Jack Prelutsky: Biography, Poems & Books

Instructor: Colleen Bramucci

Colleen has taught secondary school and has a master's degree in teaching.

In this lesson, you will learn about the life and work of American children's poet Jack Prelutsky. You will learn about the characteristics of his work, and take a quiz to test your understanding.

A Poet Just for Children

A pizza as big as the sun. A dragon who is tired of always being the 'bad guy.' A mystery food stuffed deep in the recesses of the refrigerator, forgotten by the entire family. What do all of these intriguing images have in common? They are all the subjects of poems written by Jack Prelutsky, the imaginative and inventive children's poet whose work has been delighting children (and their parents and teachers) for more than 40 years. With titles such as 'My First Best Friend' and 'I Wave Good-bye When Butter Flies,' Prelutsky quickly engages even the youngest and most reluctant of poetry-readers, while the poems in their entirety introduce his young audience to sophisticated poetic devices.

A Poet Who Doesn't Like Poetry?

Jack Prelutsky was born on September 8, 1940, in Brooklyn, New York. He grew up with his parents and younger brother in a working-class Bronx neighborhood. Prelutsky says he always enjoyed playing with language, but as a youngster he hated poetry. He found it boring, inaccessible, and irrelevant to his life. Why bother with poetry that didn't seem to make sense and was about things that held little interest to the kids in class? It wasn't until Prelutsky was in his twenties that he rediscovered poetry, and realized that it doesn't have to be something school children despise.

Unsurprisingly, Prelutsky didn't expect to become a writer, much less a poet. He even failed English class three times at Hunter College in New York City, which he attended for two years before dropping out. Prelutsky worked several odd jobs - piano mover, photographer, cab driver - but he had hoped to become an opera singer, after some time studying classical music. He spent a few years in the 1960s in the Greenwich Village coffeehouse scene as a folk singer, where he befriended American folk legend Bob Dylan. But it would be a set of illustrations and hastily scribbled poems that would launch Prelutsky's career as a professional poet.

After having spent nearly six months making sketches of imaginary creatures, Prelutsky decided to show his work to an editor in children's publishing, hoping for perhaps a career as an illustrator. Before submitting them, he added a few quickly-written, silly verses to each illustration. The editor, Susan Hirschman of Macmillan, believed that it was his poems, and not his drawings, that revealed true talent. This collaboration led to the publication of Prelutsky's first book of poems, A Gopher in the Garden, in 1967.

Books and Honors

Since then, Prelutsky has produced more than 50 books of children's poetry, including The New Kid on the Block (1984), The Dragons are Singing Tonight (1993), and Behold the Bold Umbrellaphant (2006). In addition to his books of poetry, Prelutsky has served as an anthologist and compiled several collections of children's poetry, such as The Random House Book of Poetry for Children (1983) and The 20th Century Children's Poetry Treasury (1999). Perhaps one of his greatest honors came in 2006, when he was appointed the first Children's Poet Laureate of the United States by the Poetry Foundation. This 2-year appointment honors a living poet whose career has been dedicated to children's poetry.

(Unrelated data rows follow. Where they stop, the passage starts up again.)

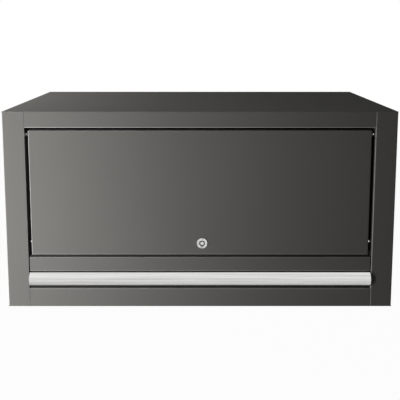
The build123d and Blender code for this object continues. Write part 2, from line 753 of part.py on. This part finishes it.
# Door stop: two angles on the bottom rail with rubber bumpers
bumper_front = carrier_back + BUMPER_GAP
stop_front = bumper_front + BUMPER_THICK
stop_base = BOTTOM + BOTTOM_RAIL
bumper_z = TRIM_BOTTOM + BUMPER_ABOVE_TRIM_EDGE
with BuildPart() as door_stops:
    for side in SIDES.values():
        with BuildSketch(Plane.YZ.offset(side * STOP_X)):
            folded_sheet(
                [
                    (stop_front, stop_base + STOP_ANGLE_HEIGHT),
                    (stop_front, stop_base),
                    (FRONT + RAIL_DEPTH - STOP_INSET, stop_base),
                ],
                STOP_ANGLE_SHEET,
                Side.LEFT,
                STOP_BEND,
            )
        extrude(amount=STOP_ANGLE_WIDTH / 2, both=True)
save(door_stops, "door_stops")

with BuildPart() as door_bumpers:
    for side in SIDES.values():
        centre = Plane(origin=(side * STOP_X, bumper_front, bumper_z), z_dir=(0, 1, 0))
        turned(centre, [(BUMPER, 0, stop_front - bumper_front)])
save(door_bumpers, "door_bumpers")
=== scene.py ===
"""Looks of the wall-mounted tool cabinet: its finishes, light and camera."""

import json
from math import radians

import bpy
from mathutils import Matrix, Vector


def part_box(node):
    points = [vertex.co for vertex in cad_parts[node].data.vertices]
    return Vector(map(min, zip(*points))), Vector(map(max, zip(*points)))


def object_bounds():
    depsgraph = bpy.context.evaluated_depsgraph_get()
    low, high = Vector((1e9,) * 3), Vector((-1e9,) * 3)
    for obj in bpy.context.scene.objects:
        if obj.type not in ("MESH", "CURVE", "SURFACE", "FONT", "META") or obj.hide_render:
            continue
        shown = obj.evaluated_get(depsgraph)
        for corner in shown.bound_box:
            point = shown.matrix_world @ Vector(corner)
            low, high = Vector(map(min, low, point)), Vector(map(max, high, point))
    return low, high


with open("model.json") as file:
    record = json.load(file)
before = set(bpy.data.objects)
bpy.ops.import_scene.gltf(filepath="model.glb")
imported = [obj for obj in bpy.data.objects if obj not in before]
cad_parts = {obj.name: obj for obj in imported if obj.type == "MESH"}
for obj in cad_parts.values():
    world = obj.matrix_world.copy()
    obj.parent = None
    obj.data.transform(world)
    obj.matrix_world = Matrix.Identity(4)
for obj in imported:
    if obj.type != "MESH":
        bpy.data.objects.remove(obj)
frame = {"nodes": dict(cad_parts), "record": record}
cad_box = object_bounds()
nodes = frame["nodes"]

# Camera, from the photograph's framing
PHOTO_SIDE = 400
SENSOR = 36.0
FOCAL_PIXELS = 496.5
LENS_DROP = -0.30
CAMERA_TILT = 5.66
CAMERA_ABOVE_TOP = 0.1378
CAMERA_FROM_FRONT = 0.8394
NEAREST_SEEN = 0.01

# Places of the cabinet, in metres
LOW, HIGH = (Vector(corner) for corner in cad_box)
FRONT_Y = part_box("left_side_panel")[0].y
TOP_Z = HIGH.z
PLUG_FACE_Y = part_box("lock_plug")[0].y

# White surround and the floor below it
WHITE = (1, 1, 1, 1)
AMBIENT = 0.065
SURROUND_SEEN = 1.0
FLOOR_BELOW = 1.15
FLOOR_REACH = 6
FLOOR_PAINT = (0.9, 0.9, 0.9, 1)
FLOOR_GLOW_SHARE = 0.97

# Soft boxes: a tall narrow one before the left of the front gives the photograph's
# fall of light to the right, one above lights the top, one behind lights the right side
KEY_LEFT = -0.46
KEY_BEFORE_FRONT = 0.48
KEY_HEIGHT = -0.02
KEY_SIZE = (0.14, 0.85)
KEY_WATTS = 8.9
TOP_LEFT = -0.62
TOP_LIGHT_ABOVE = 0.5
TOP_SIZE = (0.25, 0.25)
TOP_WATTS = 5.0
REAR_PLACE = (1.0, 0.75, -0.12)
REAR_AIM = (0.25, -0.1, -0.05)
REAR_SIZE = (0.8, 0.5)
REAR_WATTS = 14.0

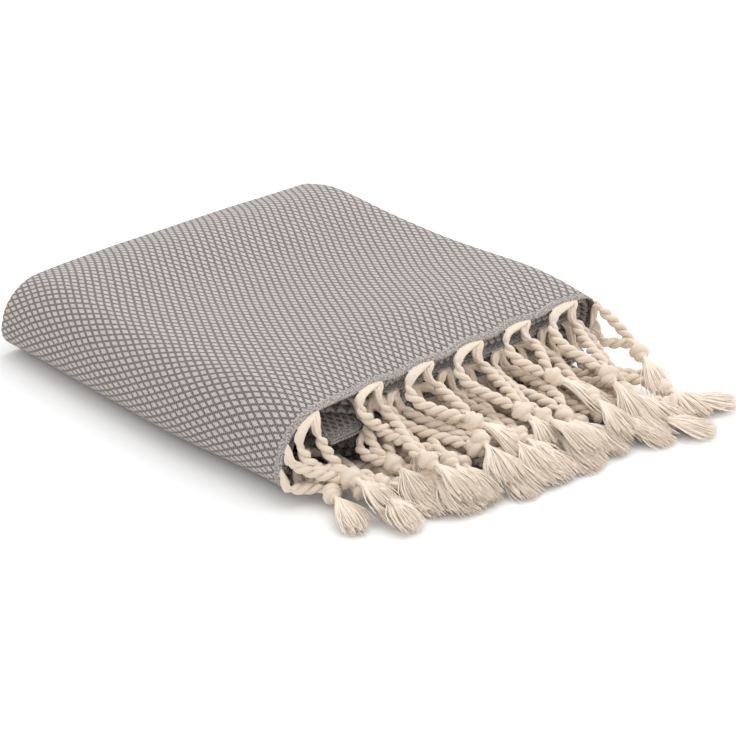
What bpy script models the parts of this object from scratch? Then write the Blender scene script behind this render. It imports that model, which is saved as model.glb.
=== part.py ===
"""A folded hammam towel: one long woven cloth, folded to a small block, with a knotted fringe at each end.

The cloth is folded along its length into six plies, so that both fringed ends lie at +X, and then in half twice
across its width, which leaves its broad round fold at -Y. The block lies flat on z = 0, with its middle at x = y = 0.
"""

import math

import bmesh
import bpy
from mathutils import Vector

# Cloth
SHEET = 0.0014            # thickness of the cloth
PITCH = 0.0022            # from one layer of the folded cloth to the next
PLIES = 6                 # plies along the length, before the cloth is folded across
BLOCK_X = 0.255           # from the folds at -X to the fringed edge at +X
BLOCK_Y = 0.250           # from the round fold at -Y to the fold at +Y
POCKET = 0.012            # room left between the round fold and the fold inside it
LOWER_END = 0.012         # from the fold at +Y back to the long edge of the lowest run
UPPER_END = 0.006         # the same for the long edge of the run above it

# Facets
FOLD_SEGMENTS = 3         # round each narrow fold of the plies
ROUND_SEGMENTS = 9        # round the broad fold
TURN_SEGMENTS = 5         # round the two narrower folds across the width
RUN_SEGMENTS = 3          # along each run between them

# Fringe
TASSEL_PITCH = 0.040      # from one tassel to the next along the cloth's edge
EDGE_GAP = 0.0003         # between the cloth's edge and the fringe
BAND = 0.0040             # width of the band, along which the tassels start
ROOT_WIDTH = 0.0080       # width of a tassel where it leaves the band
REACH = 0.083             # from the fringed edge to the tips of the lowest tassels, at the middle of the edge
SLANT = 0.12              # how much further the tassels reach for each metre towards +Y
FAN_Y = -0.08             # where along the edge the tassels point straight out
FLOOR_GAP = 0.0003        # between the lowest tassels and the surface
ROOT_MARGIN = 0.0008      # least length of band between a tassel's root and the next facet
FALL = 0.042              # how far out the tassels have fallen to their place in the pile
THIN_FROM = 0.050         # how far out the pile starts to thin
THIN_TO = 0.100           # and how far out it is at its thinnest

# Sizes that follow from these
BUNDLE = PLIES * PITCH
PLY_OFFSET = (PLIES - 1) * PITCH / 2                   # from a bundle's middle to its outer ply
BUNDLE_MIDS = [SHEET / 2 + PLY_OFFSET + k * BUNDLE for k in range(4)]
HEIGHT = BUNDLE_MIDS[3] + PLY_OFFSET + SHEET / 2
ROUND_RADIUS = (BUNDLE_MIDS[3] - BUNDLE_MIDS[0]) / 2   # of the middle of the bundle in the broad fold
TURN_RADIUS = BUNDLE / 2
FOLD_RADIUS = PITCH / 2
EDGE_X = BLOCK_X / 2
ROUND_Y = -BLOCK_Y / 2 + PLY_OFFSET + SHEET / 2 + ROUND_RADIUS

# The section of one bundle: how far each fold and edge stops short of the block's side, outer ply first
SECTION_ENDS = [
    {"at": "outer edge", "side": 1, "inset": 0.0},
    {"at": "fold 1 to 2", "side": -1, "inset": 0.0},
    {"at": "fold 2 to 3", "side": 1, "inset": 0.0040},
    {"at": "fold 3 to 4", "side": -1, "inset": 0.0025},
    {"at": "fold 4 to 5", "side": 1, "inset": 0.0090},
    {"at": "fold 5 to 6", "side": -1, "inset": 0.0010},
    {"at": "inner edge", "side": 1, "inset": 0.0060},
]

# Where the facets of a ply meet between its folds
PLY_STATIONS = [-0.086, -0.028, 0.042, 0.084]

# How the stack swells and sinks, as a share of its height: each row is a soft mound or hollow, and its spread
SWELLS = [
    {"at": "mound by the folds", "x": -0.092, "along": 0.022, "y": 0.010, "across": 0.070, "rise": 0.07},
    {"at": "hollow of the top", "x": -0.030, "along": 0.035, "y": 0.000, "across": 0.080, "rise": -0.08},
    {"at": "mound by the fringe", "x": 0.082, "along": 0.030, "y": -0.005, "across": 0.085, "rise": 0.13},
    {"at": "drop at the folds", "x": -0.134, "along": 0.016, "y": 0.000, "across": 1.000, "rise": -0.12},
    {"at": "drop at the fringe", "x": 0.134, "along": 0.016, "y": 0.050, "across": 0.090, "rise": -0.12},
    {"at": "shoulder of the fold", "x": 0.000, "along": 1.000, "y": -0.118, "across": 0.020, "rise": -0.05},
]

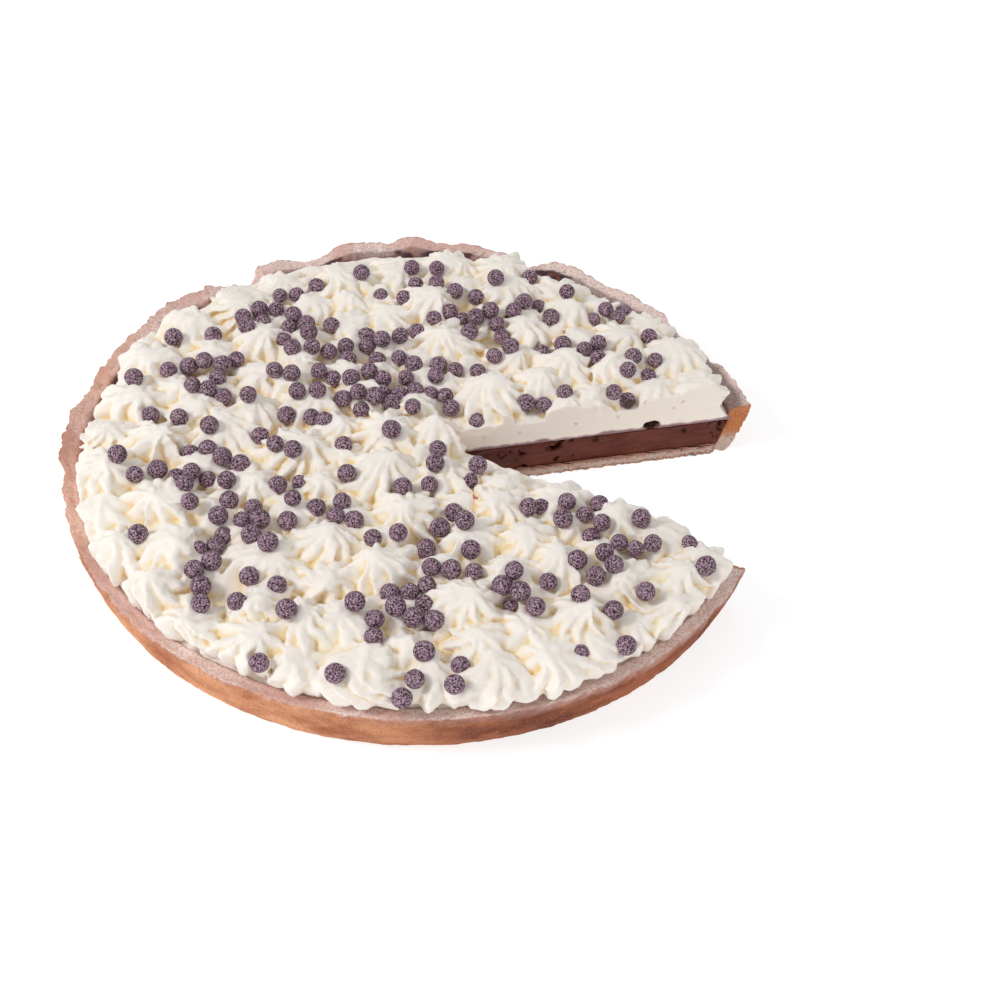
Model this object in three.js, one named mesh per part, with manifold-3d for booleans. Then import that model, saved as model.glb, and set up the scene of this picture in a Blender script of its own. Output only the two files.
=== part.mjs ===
// A round chocolate tart with one slice cut out of it: a shortcrust shell, a layer of set
// chocolate, and whipped cream piped in stars and strewn with small frosted chocolate pearls.
// Millimetres, +Z up. The origin lies on the tart's axis, on the surface that it stands on,
// and the missing slice opens towards +X.

import * as THREE from "three";
import { mergeVertices } from "three/addons/utils/BufferGeometryUtils.js";
import Module from "manifold-3d";

const wasm = await Module();
wasm.setup();

// Shell: a flat base and a wall that flares out to a flat-topped rim.
const RIM_RADIUS = 138;
const FOOT_RADIUS = 132.5;
const RIM_HEIGHT = 21;
const RIM_WIDTH = 6.5;
const BASE_THICKNESS = 4.5;
const EDGE_ROUNDING = 1.6;
const ROUND_STEPS = 90;
const CREAM_ROUND_STEPS = 60;

// The far side of the rim was crimped by hand: [degrees, how much the rim swells there].
// Half of a swelling goes outwards and half upwards. The near side is almost even.
const RIM_SWELLS = [
  [-30, 0], [14, 5], [20, 5], [27, 1], [33, 0], [41, 5], [52, 4], [63, 8], [70, -1], [75, 5],
  [82, 8], [87, 6], [92, 10], [97, 6], [104, 8], [112, -1], [119, 5], [122, 5], [125, -5],
  [129, -2], [134, 5], [144, 7], [150, 4], [161, 3], [168, 1], [175, 4], [184, 4], [189, -1],
  [215, 0], [331, 0],
];
const SWELL_OUTWARDS = 0.5;
const SWELL_UPWARDS = 0.45;
const NEAR_SIDE_WAVES = 0.35;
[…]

Features of Prelutsky's Poetry

Jack Prelutsky has proven through his work that poetry for children is an art form in itself, and while it should be about topics that interest and intrigue children, it can still feature poetic devices such as figurative language and rich vocabulary. While he may delve into silly, somewhat wacky subject matter, Prelutsky never 'dumbs down' his work. In 'A Pizza the Size of the Sun,' he delights in the idea of an enormous pizza, and imagines it 'resplendent with oceans of sauce.' While many youngsters may not know the word 'resplendent,' they can use context clues to learn it, and meanwhile an unforgettable image of oceans of sweet, red sauce has been cemented in their minds.